To be sure, supporters of the zero-emission-vehicle mandate may contend that there is another, more advantageous unintended consequence. They argue that these rules are promoting innovation in new technologies and new types of cars. Yet even if that were true, I would argue that there are better ways to promote innovation in the auto industry. The current process is flawed because it forces investment in a technology that may not end up being the ultimate winner.

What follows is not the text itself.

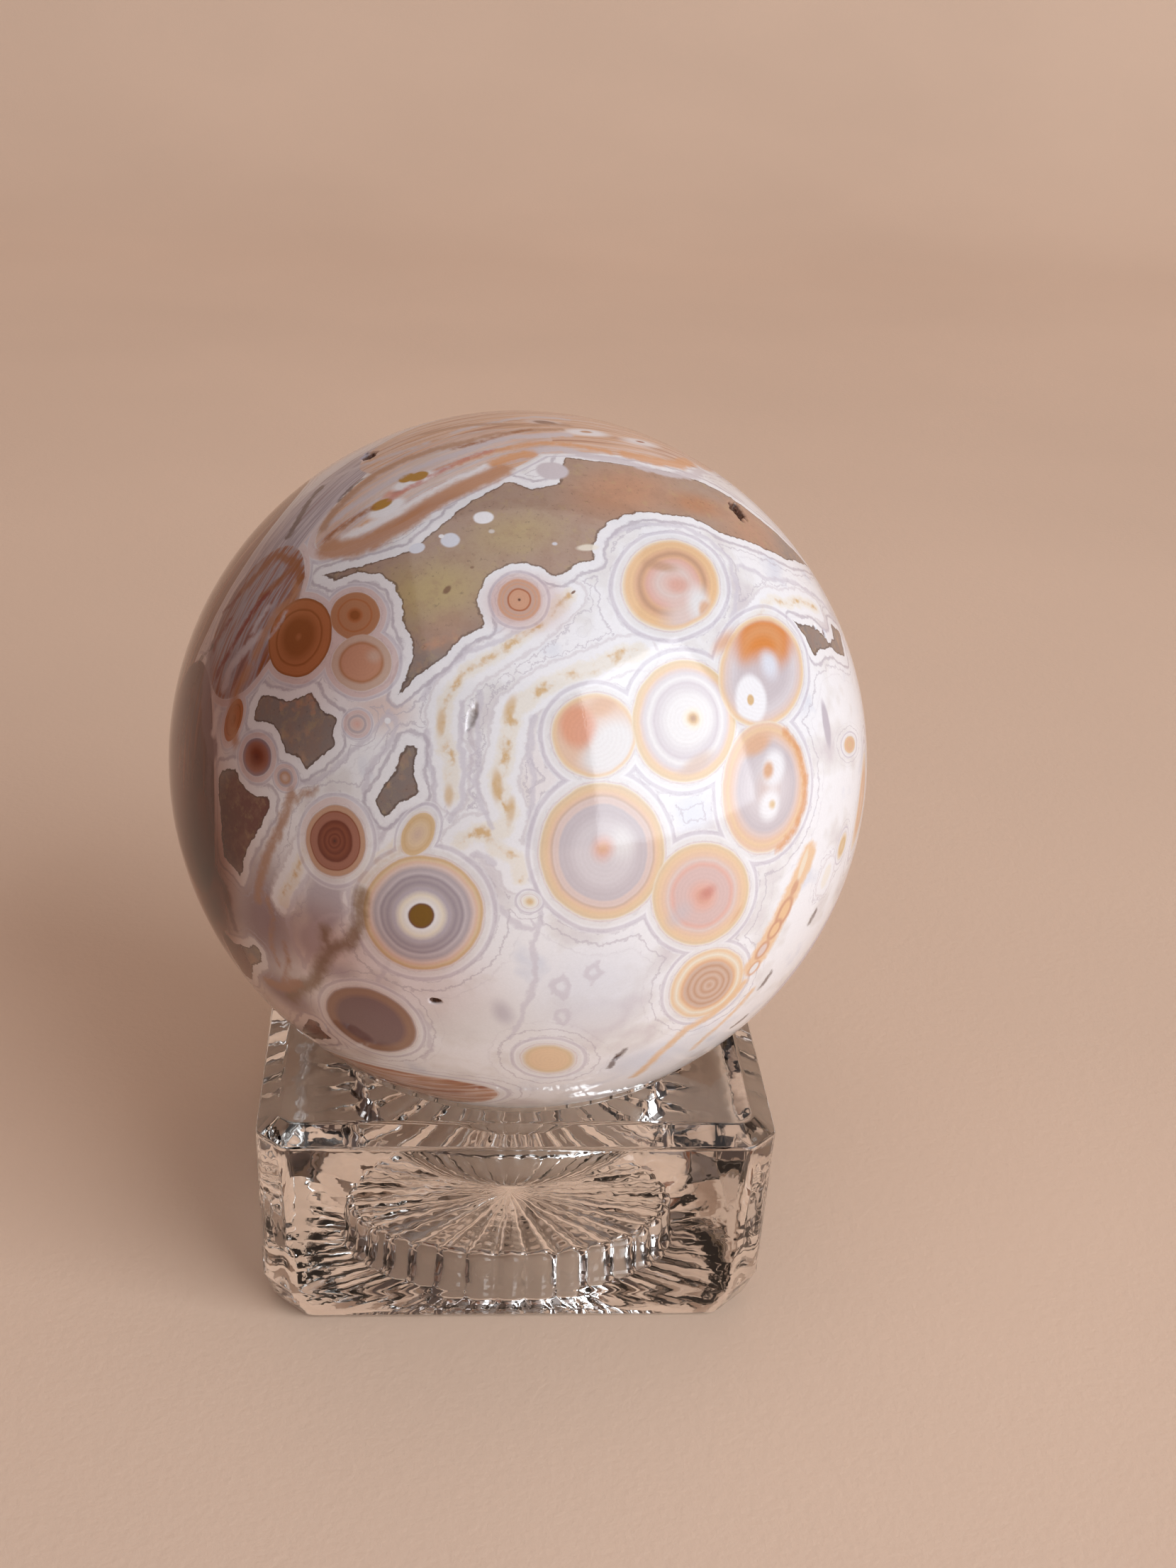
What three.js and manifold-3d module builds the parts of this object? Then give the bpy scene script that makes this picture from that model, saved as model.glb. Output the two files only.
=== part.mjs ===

Focusing on zero tailpipe-emitting vehicles overlooks an excellent alternative because policy makers are suffering from something that many in the industry believe consumers suffer from: Miles Per Gallon Illusion. MPG Illusion is when consumers do not realize that increasing fuel economy from 15 mpg to 20 mpg saves much more gasoline than going from 45 mpg to 50 mpg, because the former increase represents much a larger percentage. In other words, for someone driving 15,000 miles a year, the 45-to-50 mpg jump saves only 33 gallons a year, while the 15-to-20 rise saves 250 gallons. While the zero-emissions mandate may shift some Prius buyers to an electric car, the best option for reducing petroleum consumption and greenhouse-gas emission is shifting a large SUV buyer into a less-large SUV.
The government needs to be in the business of setting overall environmental goals and standards on both the state and federal levels that make sense both separately and together, not a confusing, conflicting set of rules. And it needs to get out of the business of picking market winners and losers.
Mr. Knittel is the William Barton Rogers Professor of Energy and professor of applied economics at the MIT Sloan School of Management.